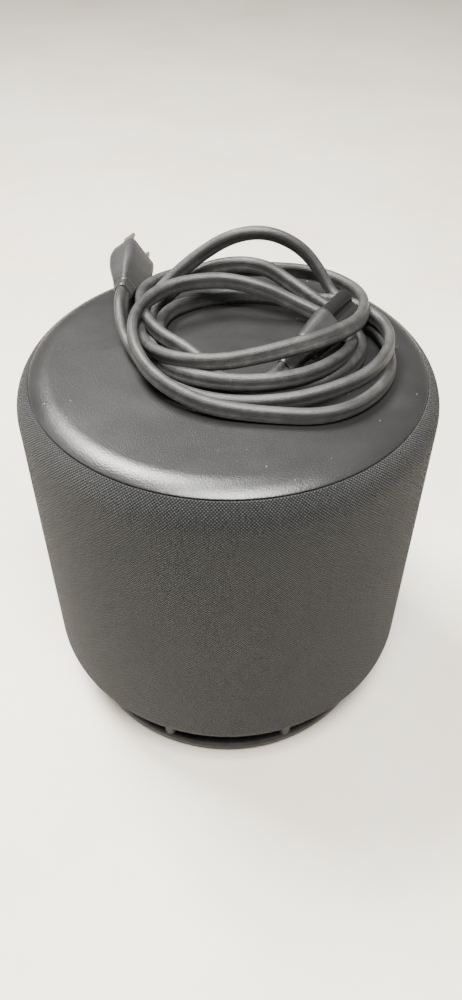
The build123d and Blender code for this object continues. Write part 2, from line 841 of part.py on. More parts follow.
socket_bottom = board_bottom - connector_size[2]
lead_pair(
    "speaker_leads",
    [
        ((tag_x, 0, tag_top), (0, 1)),
        ((tag_x, 0, socket_bottom - 34), (0, 1)),
        ((speaker_socket[0], speaker_socket[1], socket_bottom - 16), (0, 1)),
        ((speaker_socket[0], speaker_socket[1], socket_bottom), (0, 1)),
    ],
)
lead_y = magnet_radius + 4.0
pin_back = inlet_back - 4.0
lead_pair(
    "mains_leads",
    [
        ((0, pin_back, inlet_height), (pin_spacing / lead_spacing, 0)),
        ((0, lead_y, inlet_height), (pin_spacing / lead_spacing, 0)),
        ((0, lead_y, inlet_height + 40), (pin_spacing / lead_spacing, 0)),
        ((0, mains_socket[1], socket_bottom - 24), (1, 0)),
        ((0, mains_socket[1], socket_bottom), (1, 0)),
    ],
)

# ---------------------------------------------------------------- rear panel and its controls
with BuildPart() as rear_panel:
    with BuildSketch(facing_back(panel_back, panel_centre_height)):
        RectangleRounded(*flange_size, panel_corner)
    extrude(amount=panel_plate)
    with BuildSketch(facing_back(panel_face, panel_centre_height)):
        RectangleRounded(panel_width, panel_height, panel_corner)
        RectangleRounded(
            panel_width - 2 * panel_wall,
            panel_height - 2 * panel_wall,
            panel_corner - panel_wall,
            mode=Mode.SUBTRACT,
        )
    extrude(amount=body_radius - panel_face)
    with BuildSketch(facing_back(panel_back, switch_board_height)):
        with GridLocations(switch_post_spacing, 0, 2, 1):
            Circle(switch_post_radius)
    extrude(amount=switch_board_front - panel_back)
    with BuildSketch(Plane.XY):
        Circle(body_radius)
    extrude(amount=body_height, mode=Mode.INTERSECT)
    with BuildSketch(facing_back(panel_back, inlet_height)):
        Rectangle(inlet_size[0] + 2 * panel_fit, inlet_size[1] + 2 * panel_fit)
    extrude(amount=panel_plate, mode=Mode.SUBTRACT)
    with BuildSketch(facing_back(panel_back, button_height)):
        Circle(button_radius + button_fit)
    extrude(amount=panel_plate, mode=Mode.SUBTRACT)
    with BuildSketch(facing_back(panel_back, lens_height)):
        Circle(lens_radius + panel_fit / 2)
    extrude(amount=panel_plate, mode=Mode.SUBTRACT)
    with BuildSketch(facing_back(panel_back, panel_centre_height)):
        with GridLocations(*panel_screw_grid, 2, 2):
            Circle(board_screw_radius + screw_clearance)
    extrude(amount=panel_plate, mode=Mode.SUBTRACT)
    with BuildSketch(facing_back(switch_board_front, switch_board_height)):
        with GridLocations(switch_post_spacing, 0, 2, 1):
            Circle(board_screw_radius)
    extrude(amount=board_screw_depth, mode=Mode.SUBTRACT)
save(rear_panel, "rear_panel")


with BuildPart() as rear_screws:
    # four hold the panel to the shell, two hold the small board to the panel
    for level, height, spread in (
        (panel_back, panel_centre_height, (*panel_screw_grid, 2, 2)),
        (switch_board_back, switch_board_height, (switch_post_spacing, 0, 2, 1)),
    ):
        with BuildSketch(facing_back(level - board_head_height, height)):
            with GridLocations(*spread):
                Circle(board_head_radius)
        extrude(amount=board_head_height)
        with BuildSketch(facing_back(level, height)):
            with GridLocations(*spread):
                Circle(board_screw_radius)
        extrude(amount=panel_screw_length - 0.5)
        with BuildSketch(facing_back(level - board_head_height, height)):
            with GridLocations(*spread):
                RegularPolygon(board_head_radius / 2, 6)
        extrude(amount=board_head_height / 2, mode=Mode.SUBTRACT)
save(rear_screws, "rear_screws")

with BuildPart() as power_inlet:
    with BuildSketch(facing_back(inlet_back, inlet_height)):
        Rectangle(*inlet_size)
    extrude(amount=inlet_depth)
    with BuildSketch(facing_back(panel_back - inlet_lip, inlet_height)):
        Rectangle(inlet_size[0] + 2 * inlet_lip, inlet_size[1] + 2 * inlet_lip)
    extrude(amount=inlet_lip)
    with BuildSketch(facing_back(panel_face - socket_depth, inlet_height)):
        with GridLocations(pin_spacing, 0, 2, 1):
            Circle(socket_lobe_radius)
        Rectangle(pin_spacing, socket_waist)
    extrude(amount=socket_depth, mode=Mode.SUBTRACT)
    with BuildSketch(facing_back(inlet_back, inlet_height)):
        with GridLocations(pin_spacing, 0, 2, 1):
            Circle(pin_radius)
    extrude(amount=inlet_depth, mode=Mode.SUBTRACT)
save(power_inlet, "power_inlet")

with BuildPart() as inlet_pins:
    with BuildSketch(facing_back(pin_back, inlet_height)):
        with GridLocations(pin_spacing, 0, 2, 1):
            Circle(pin_radius)
    extrude(amount=panel_face - socket_depth + pin_reach - pin_back)
    fillet(inlet_pins.edges().group_by(Axis.Y)[-1], radius=0.8)
save(inlet_pins, "inlet_pins")

with BuildPart() as action_button:
    with BuildSketch(facing_back(button_back, button_height)):
        Circle(button_radius - 1.5)
    extrude(amount=button_stem)
    with BuildSketch(facing_back(button_back + button_stem, button_height)):
        Circle(button_radius + 1.5)
    extrude(amount=button_flange)
    with BuildSketch(facing_back(button_back + button_stem + button_flange, button_height)):
        Circle(button_radius)
    extrude(amount=button_rest_gap + panel_plate + button_proud)
    fillet(action_button.edges().group_by(Axis.Y)[-1], radius=0.7)
save(action_button, "action_button")

with BuildPart() as switch_plunger:
    with BuildSketch(facing_back(switch_front - plunger_in, button_height)):
        Circle(plunger_radius)
    extrude(amount=plunger_in + plunger_out)
save(switch_plunger, "switch_plunger")

with BuildPart() as button_switch:
    with BuildSketch(facing_back(switch_board_front, button_height)):
        Rectangle(switch_size, switch_size)
    extrude(amount=switch_depth)
    with BuildSketch(facing_back(switch_front, button_height)):
        Circle(plunger_radius + plunger_fit)
    extrude(amount=-(plunger_in + button_travel + button_rest_gap), mode=Mode.SUBTRACT)
save(button_switch, "button_switch")

with BuildPart() as switch_board:
    with BuildSketch(facing_back(switch_board_back, switch_board_height)):
        Rectangle(*switch_board_size)
        with GridLocations(switch_post_spacing, 0, 2, 1):
            Circle(board_screw_radius + screw_clearance, mode=Mode.SUBTRACT)
    extrude(amount=board_thickness)
save(switch_board, "switch_board")

with BuildPart() as status_lamp:
    with BuildSketch(facing_back(switch_board_front, lens_height)):
        Rectangle(3.2, 3.2)
    extrude(amount=lamp_depth)
save(status_lamp, "status_lamp")

with BuildPart() as status_lens:
    with BuildSketch(facing_back(switch_board_front + lamp_depth, lens_height)):
        Circle(lens_radius)
    extrude(amount=panel_face + lens_proud - switch_board_front - lamp_depth)
save(status_lens, "status_lens")

with BuildPart() as switch_cable:
    # flat ribbon from the back of the small board up to the edge of the power board
    ribbon_x = 11.0
    strip = ribbon_thickness
    with BuildSketch(Plane.YZ.offset(ribbon_x)):
        with BuildLine():
            back = switch_board_back
            top = switch_board_height + switch_board_size[1] / 2
            Polyline(
                (back, top - 8),
                (back, top + 8),
                (switch_socket[1] + strip / 2, top + 24),
                (switch_socket[1] + strip / 2, board_bottom),
                (switch_socket[1] - strip / 2, board_bottom),
                (switch_socket[1] - strip / 2, top + 24),
                (back - strip, top + 8),
                (back - strip, top - 8),
                close=True,
            )
        make_face()
    extrude(amount=8.0)
save(switch_cable, "switch_cable")

# ---------------------------------------------------------------- damping wadding
with BuildPart() as damping_wadding:
    wadding_outer = shell_inner_radius - 0.4
    wadding_level = baffle_top + boss_height + 1.0
    with BuildSketch(Plane.XY.offset(wadding_level)):
        Circle(wadding_outer)
        Circle(wadding_outer - wadding_thickness, mode=Mode.SUBTRACT)
        with Locations((0, body_radius * 0.8)):
            Rectangle(body_diameter, body_diameter, mode=Mode.SUBTRACT)
    extrude(amount=wadding_height)
save(damping_wadding, "damping_wadding")


# ---------------------------------------------------------------- mains cord set on the top
def along(start, end, roll):
    """Plane at one end of a moulding, its Z along the moulding, and the moulding's length."""
    axis = Vector(*end) - Vector(*start)
    side = Vector(0, 0, 1).cross(axis).normalized()
    upward = axis.normalized().cross(side)
    x_dir = side * cos(radians(roll)) + upward * sin(radians(roll))
    return Plane(origin=start, x_dir=x_dir, z_dir=axis), axis.length


def at_depth(plane, depth):
    """The point on a moulding's axis a distance from its plane."""
    return tuple(plane.offset(depth).origin)


plug_plane, plug_length = along(plug_neck, plug_face, plug_roll)
with BuildPart() as plug_body:
    for share, scale in ((0.0, 0.5), (0.45, 0.85), (0.75, 1.0), (1.0, 0.94)):
        with BuildSketch(plug_plane.offset(share * plug_length)):
            RectangleRounded(plug_size[0] * scale, plug_size[1] * scale, plug_round * scale)
    loft(ruled=True)
    with BuildSketch(plug_plane.offset(plug_length)):
        with GridLocations(blade_spacing, 0, 2, 1):
            Rectangle(*blade_size)
    extrude(amount=-blade_seat, mode=Mode.SUBTRACT)
save(plug_body, "plug_body")

with BuildPart() as plug_blades:
    with BuildSketch(plug_plane.offset(plug_length - blade_seat)):
        with GridLocations(blade_spacing, 0, 2, 1):
            Rectangle(*blade_size)
    extrude(amount=blade_seat + blade_length)
save(plug_blades, "plug_blades")

with BuildPart() as plug_strain_relief:
    for depth, scale in ((0.0, 0.46), (-plug_relief_length, 0.4)):
        with BuildSketch(plug_plane.offset(depth)):
            RectangleRounded(plug_size[0] * scale, plug_size[1] * scale * 1.15, plug_round * scale)
    loft(ruled=True)
save(plug_strain_relief, "plug_strain_relief")

connector_plane, connector_length = along(connector_tail, connector_tip, connector_roll)
grip_end = connector_length - connector_nose_length
grip_tail_size = (connector_grip_size[0] * 0.76, connector_grip_size[1] * 0.84)
with BuildPart() as connector_grip:
    relief_tip = (cord_width + 1.0, cord_width * 0.75)
    relief_root = (cord_width + 3.0, cord_width * 0.9)
    for ends in (
        ((0.0, relief_tip), (connector_relief_length, relief_root)),
        ((connector_relief_length, grip_tail_size), (grip_end, connector_grip_size)),
    ):
        for depth, size in ends:
            with BuildSketch(connector_plane.offset(depth)):
                SlotOverall(*size)
        loft(ruled=True)
save(connector_grip, "connector_grip")

with BuildPart() as connector_nose:
    with BuildSketch(connector_plane.offset(grip_end)):
        with GridLocations(pin_spacing, 0, 2, 1):
            Circle(socket_lobe_radius - connector_nose_fit)
        Rectangle(pin_spacing, socket_waist - 2 * connector_nose_fit)
    extrude(amount=connector_nose_length)
    with BuildSketch(connector_plane.offset(connector_length)):
        with GridLocations(pin_spacing, 0, 2, 1):
            Circle(pin_radius + screw_clearance)
    extrude(amount=-socket_depth, mode=Mode.SUBTRACT)
save(connector_nose, "connector_nose")

plug_tail = tube(
    "cord_plug_tail",
    (
        at_depth(plug_plane, -plug_relief_length),
        at_depth(plug_plane, -plug_relief_length - tail_run),
        plug_tail_end,
    ),
    cord_tube_radius,
)
save(plug_tail, "cord_plug_tail")
connector_tail_tube = tube(
    "cord_connector_tail",
    (connector_tail, at_depth(connector_plane, -tail_run), connector_tail_end),
    cord_tube_radius,
)
save(connector_tail_tube, "cord_connector_tail")

with BuildPart() as cord_coil:
    with BuildSketch(Plane.XY.offset(coil_bottom)):
        with Locations(coil_centre):
            Circle(coil_outer_radius)
            Circle(coil_inner_radius, mode=Mode.SUBTRACT)
    extrude(amount=coil_height)
    fillet(cord_coil.edges().group_by(Axis.Z)[-1], radius=8.0)
    # turns that stand up at the back
    with BuildSketch(Plane.XZ.offset(arch_depth / 2 - arch_centre[1])):
        with Locations((arch_centre[0], coil_bottom)):
            Ellipse(arch_half_width, arch_height)
            with Locations((0, -arch_height)):
                Rectangle(2 * arch_half_width, 2 * arch_height, mode=Mode.SUBTRACT)
    extrude(amount=-arch_depth)
    # room for the connector, which lies across the turns
    notch_plane, notch_length = along(connector_tail, connector_tip, 0.0)
    with BuildSketch(notch_plane.offset(-1.0)):
        with Locations((0, coil_height / 2 + coil_height / 4)):
            Rectangle(connector_space[0], 2 * connector_space[1] + 1.5 * coil_height)
    extrude(amount=notch_length + 2.0, mode=Mode.SUBTRACT)
    add(plug_tail.part, mode=Mode.SUBTRACT)
    add(connector_tail_tube.part, mode=Mode.SUBTRACT)
save(cord_coil, "cord_coil")
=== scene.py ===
"""Looks of the cloth-covered bass speaker with its mains cord lying on top, in millimetres."""
import bmesh
import bpy
import json
import numpy as np
from mathutils import Matrix


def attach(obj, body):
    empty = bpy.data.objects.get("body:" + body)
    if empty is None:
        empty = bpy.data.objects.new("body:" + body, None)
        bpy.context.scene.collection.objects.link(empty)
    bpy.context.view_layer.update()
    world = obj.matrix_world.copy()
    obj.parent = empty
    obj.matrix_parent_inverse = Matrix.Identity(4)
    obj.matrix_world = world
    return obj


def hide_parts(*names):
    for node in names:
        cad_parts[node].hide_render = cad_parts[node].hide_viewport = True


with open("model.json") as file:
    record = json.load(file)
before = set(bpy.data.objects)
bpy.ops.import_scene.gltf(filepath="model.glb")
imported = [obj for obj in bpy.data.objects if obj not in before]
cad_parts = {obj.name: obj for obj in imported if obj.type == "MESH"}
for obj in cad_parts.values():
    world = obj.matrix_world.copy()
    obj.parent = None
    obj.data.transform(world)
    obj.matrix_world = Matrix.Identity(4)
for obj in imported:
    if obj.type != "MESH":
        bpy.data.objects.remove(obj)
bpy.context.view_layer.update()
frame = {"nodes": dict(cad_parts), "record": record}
MM = 0.001
TAU = 2 * np.pi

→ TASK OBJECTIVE
Exact duplication is required for the lines above, from the line that contains "# room for the" to the line that contains "imported = [obj", inclusive; omit all others.

→ ANSWER TO THE PROBLEM
    # room for the connector, which lies across the turns
    notch_plane, notch_length = along(connector_tail, connector_tip, 0.0)
    with BuildSketch(notch_plane.offset(-1.0)):
        with Locations((0, coil_height / 2 + coil_height / 4)):
            Rectangle(connector_space[0], 2 * connector_space[1] + 1.5 * coil_height)
    extrude(amount=notch_length + 2.0, mode=Mode.SUBTRACT)
    add(plug_tail.part, mode=Mode.SUBTRACT)
    add(connector_tail_tube.part, mode=Mode.SUBTRACT)
save(cord_coil, "cord_coil")
=== scene.py ===
"""Looks of the cloth-covered bass speaker with its mains cord lying on top, in millimetres."""
import bmesh
import bpy
import json
import numpy as np
from mathutils import Matrix


def attach(obj, body):
    empty = bpy.data.objects.get("body:" + body)
    if empty is None:
        empty = bpy.data.objects.new("body:" + body, None)
        bpy.context.scene.collection.objects.link(empty)
    bpy.context.view_layer.update()
    world = obj.matrix_world.copy()
    obj.parent = empty
    obj.matrix_parent_inverse = Matrix.Identity(4)
    obj.matrix_world = world
    return obj


def hide_parts(*names):
    for node in names:
        cad_parts[node].hide_render = cad_parts[node].hide_viewport = True


with open("model.json") as file:
    record = json.load(file)
before = set(bpy.data.objects)
bpy.ops.import_scene.gltf(filepath="model.glb")
imported = [obj for obj in bpy.data.objects if obj not in before]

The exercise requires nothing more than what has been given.